Bloody Sunday murder probe “must be kept non-political”

The murder investigation into the 1972 Bloody Sunday massacre must be free of “interference, prevarication and destroying of evidence” said the British state Sinn Fein.

Police Service of Northern Ireland Chief Constable Matt Baggot announced the investigation last week, saying it may take up to four years to complete.

It’s been sparked by the findings of the Saville inquiry which found that all those killed and injured on Bloody Sunday were innocent and that there was no justification for the army opening fire on the civil rights demonstrators.

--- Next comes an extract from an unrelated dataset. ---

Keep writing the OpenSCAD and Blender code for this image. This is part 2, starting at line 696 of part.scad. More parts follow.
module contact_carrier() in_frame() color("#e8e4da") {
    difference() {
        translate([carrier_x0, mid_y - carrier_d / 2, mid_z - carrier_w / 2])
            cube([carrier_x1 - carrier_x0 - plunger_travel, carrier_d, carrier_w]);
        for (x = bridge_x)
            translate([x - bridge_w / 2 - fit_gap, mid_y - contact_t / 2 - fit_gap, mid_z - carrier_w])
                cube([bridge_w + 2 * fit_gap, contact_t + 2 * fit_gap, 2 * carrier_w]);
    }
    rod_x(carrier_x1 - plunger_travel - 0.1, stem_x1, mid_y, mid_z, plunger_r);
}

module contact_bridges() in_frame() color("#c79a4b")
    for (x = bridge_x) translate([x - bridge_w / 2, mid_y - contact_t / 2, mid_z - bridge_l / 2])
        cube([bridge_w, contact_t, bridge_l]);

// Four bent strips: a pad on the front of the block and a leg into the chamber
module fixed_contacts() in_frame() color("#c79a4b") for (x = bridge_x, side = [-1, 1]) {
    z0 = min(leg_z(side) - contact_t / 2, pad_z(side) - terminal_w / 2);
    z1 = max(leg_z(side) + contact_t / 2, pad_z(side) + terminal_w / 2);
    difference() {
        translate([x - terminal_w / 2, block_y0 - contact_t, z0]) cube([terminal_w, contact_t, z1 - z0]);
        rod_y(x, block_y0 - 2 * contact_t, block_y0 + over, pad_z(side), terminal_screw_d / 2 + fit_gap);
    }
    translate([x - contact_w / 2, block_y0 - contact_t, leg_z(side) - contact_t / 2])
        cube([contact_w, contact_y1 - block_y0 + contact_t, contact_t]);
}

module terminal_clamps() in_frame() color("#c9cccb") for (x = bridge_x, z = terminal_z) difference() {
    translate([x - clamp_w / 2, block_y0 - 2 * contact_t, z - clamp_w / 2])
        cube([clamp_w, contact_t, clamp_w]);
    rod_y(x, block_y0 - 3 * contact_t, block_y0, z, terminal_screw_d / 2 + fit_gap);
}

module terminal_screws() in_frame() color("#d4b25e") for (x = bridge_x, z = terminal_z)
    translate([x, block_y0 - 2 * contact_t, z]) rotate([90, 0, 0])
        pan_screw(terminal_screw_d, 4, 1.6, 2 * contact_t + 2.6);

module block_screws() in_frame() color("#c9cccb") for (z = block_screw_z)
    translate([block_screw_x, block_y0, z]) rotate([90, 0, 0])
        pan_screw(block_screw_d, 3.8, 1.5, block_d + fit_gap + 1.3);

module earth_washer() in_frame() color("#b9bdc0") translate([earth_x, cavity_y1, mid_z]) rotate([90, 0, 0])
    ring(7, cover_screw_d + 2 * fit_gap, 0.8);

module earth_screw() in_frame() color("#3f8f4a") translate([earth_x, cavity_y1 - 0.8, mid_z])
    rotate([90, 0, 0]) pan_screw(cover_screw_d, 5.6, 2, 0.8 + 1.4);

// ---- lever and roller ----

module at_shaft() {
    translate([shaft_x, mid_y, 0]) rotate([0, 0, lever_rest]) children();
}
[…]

The inquiry also found that Deputy First Minister Martin McGuinness had “probably” been armed with a sub-machine gun that day but had done nothing to justify the army’s actions.

The murder investigation has been welcomed by the relatives of those killed, and the SDLP (Social and Democratic Labour Party) and Sinn Fein but there was opposition from unionists, with the DUP (Democratic Unionist Party) demanding that Mr McGuinness also be investigated and some suggesting a “hierarchy of victimhood.”

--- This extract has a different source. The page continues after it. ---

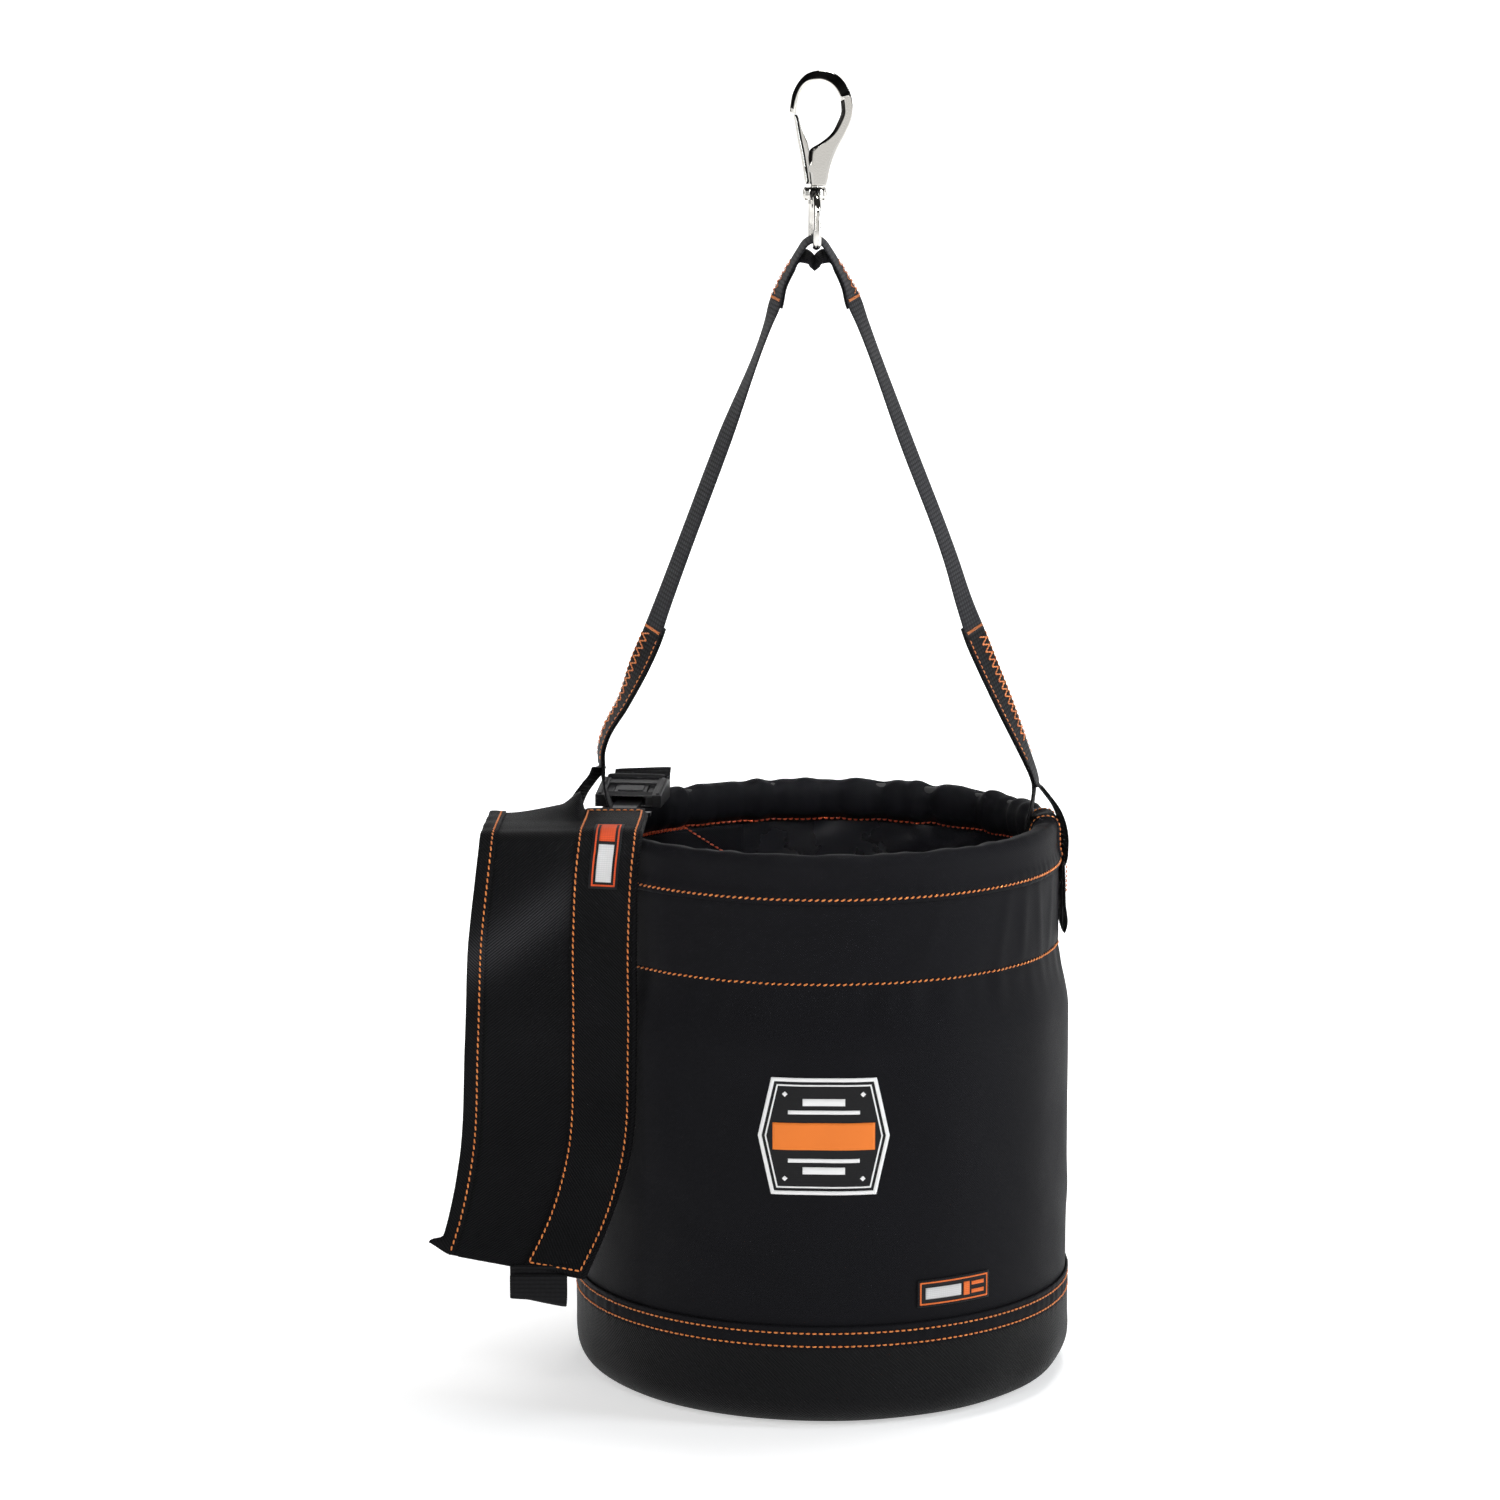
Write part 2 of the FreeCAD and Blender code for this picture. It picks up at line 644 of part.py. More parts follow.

Kate Nash, whose brother William was among the Bloody Sunday victims, said: “We never asked for an inquiry. We always asked for prosecutions because my brother was an innocent victim. They were all innocent.”

She said the police inquiry should go to wherever the evidence took them, even if it meant Mr McGuinness being questioned as well.

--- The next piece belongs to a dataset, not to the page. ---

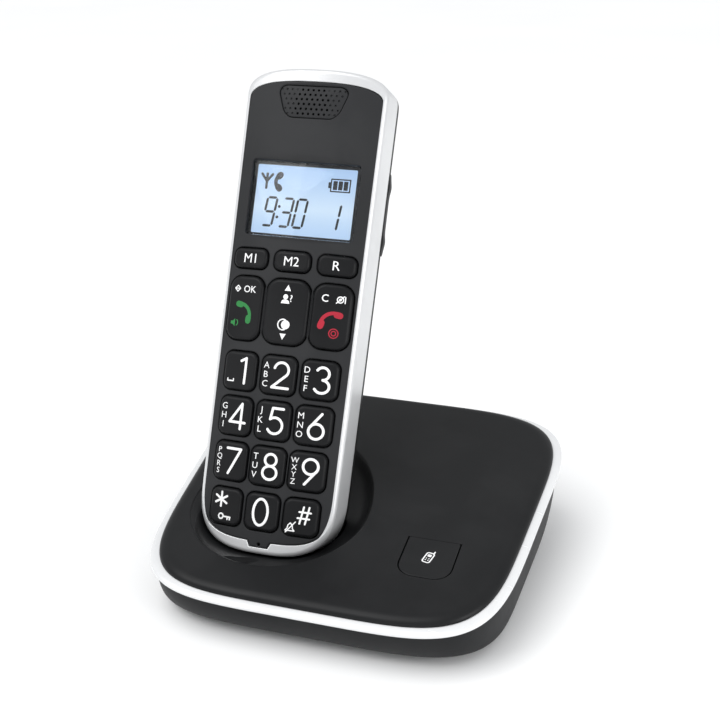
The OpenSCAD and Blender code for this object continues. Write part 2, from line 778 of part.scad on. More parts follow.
handset_front_panel();
handset_frame();
handset_rear_shell();
lcd_lens();
lcd_panel();
lcd_backlight();
earpiece_speaker();
handsfree_speaker();
microphone();
keypad_mat();
handset_board();
handset_antenna();
battery_cells();
battery_springs();
battery_plates();
charge_contacts();
handset_screws();
battery_door();
key(num_key(-1, -1));  // key_1
key(num_key(0, -1));  // key_2
key(num_key(1, -1));  // key_3
key(num_key(-1, 0));  // key_4
key(num_key(0, 0));  // key_5
key(num_key(1, 0));  // key_6
key(num_key(-1, 1));  // key_7
key(num_key(0, 1));  // key_8
key(num_key(1, 1));  // key_9
key(num_key(-1, 2));  // key_star
key(num_key(0, 2));  // key_0
key(num_key(1, 2));  // key_hash
key(call_key);  // key_call
key(end_key);  // key_end
key(soft_key(-1));  // key_m1
key(soft_key(0));  // key_m2
key(soft_key(1));  // key_recall
nav_rocker();
volume_rocker();
base_deck();
base_rim();
base_bottom_shell();
page_key();
page_switch();
base_board();
base_antenna();
charge_pin(-1);  // charge_pin_left
charge_pin(1);  // charge_pin_right
pin_springs();
pin_carrier();
line_socket();
power_socket();
rubber_feet();
base_screws();
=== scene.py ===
import json
import math

import bpy
import bmesh
import numpy as np
from mathutils import Matrix, Vector, kdtree
from mathutils.geometry import delaunay_2d_cdt


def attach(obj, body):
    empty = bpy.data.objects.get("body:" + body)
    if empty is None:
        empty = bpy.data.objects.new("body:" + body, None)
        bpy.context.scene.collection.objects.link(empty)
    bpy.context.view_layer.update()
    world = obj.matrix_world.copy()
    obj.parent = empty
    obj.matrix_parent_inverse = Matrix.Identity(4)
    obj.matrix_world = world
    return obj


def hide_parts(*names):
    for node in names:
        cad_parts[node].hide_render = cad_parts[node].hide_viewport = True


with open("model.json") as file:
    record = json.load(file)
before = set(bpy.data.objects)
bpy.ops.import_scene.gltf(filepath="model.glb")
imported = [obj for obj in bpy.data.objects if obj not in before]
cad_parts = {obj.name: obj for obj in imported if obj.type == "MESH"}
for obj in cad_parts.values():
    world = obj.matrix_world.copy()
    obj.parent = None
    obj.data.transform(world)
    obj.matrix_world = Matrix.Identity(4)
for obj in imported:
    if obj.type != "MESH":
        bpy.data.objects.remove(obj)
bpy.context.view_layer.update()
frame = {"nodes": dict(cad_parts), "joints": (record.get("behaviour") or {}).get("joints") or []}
mm = 0.001


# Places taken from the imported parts

def reach(node, axis):
    # How far a part reaches along a direction, lowest and highest
    values = [v.co.dot(axis) for v in frame["nodes"][node].data.vertices]
    return min(values), max(values)


def placeFrom(right, up, out, corner):
    # Turns a piece's own millimetres into the shared frame
    turn = Matrix((right, up, out)).transposed().to_4x4()
    return Matrix.Translation(corner) @ turn @ Matrix.Scale(mm, 4)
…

SDLP Foyle MP Mark Durkan said the Saville report’s findings made it “perfectly understandable and proper” that a murder investigation has been launched.

“They should not be meeting resistance from political representatives,” he added.

And Sinn Fein MLA Raymond McCartney said: “Following the revelations at the Saville Inquiry and the acceptance by British Prime Minister, David Cameron that the killings were “unjustified and unjustifiable” today’s development comes as no surprise.

“I hope that once initiated that the British government and its agencies co-operate fully and that we don’t have a repeat of the interference, prevarication and destroying of evidence that we witnessed during the Saville inquiry.”

But Northern Ireland Police Federation chairman Terry Spence questioned why overstretched police resources were to be devoted to “a particular event” when the unsolved murders of 211 police officers and over 2,000 civilian unsolved murders were being investigated through the Historical Enquiries Team.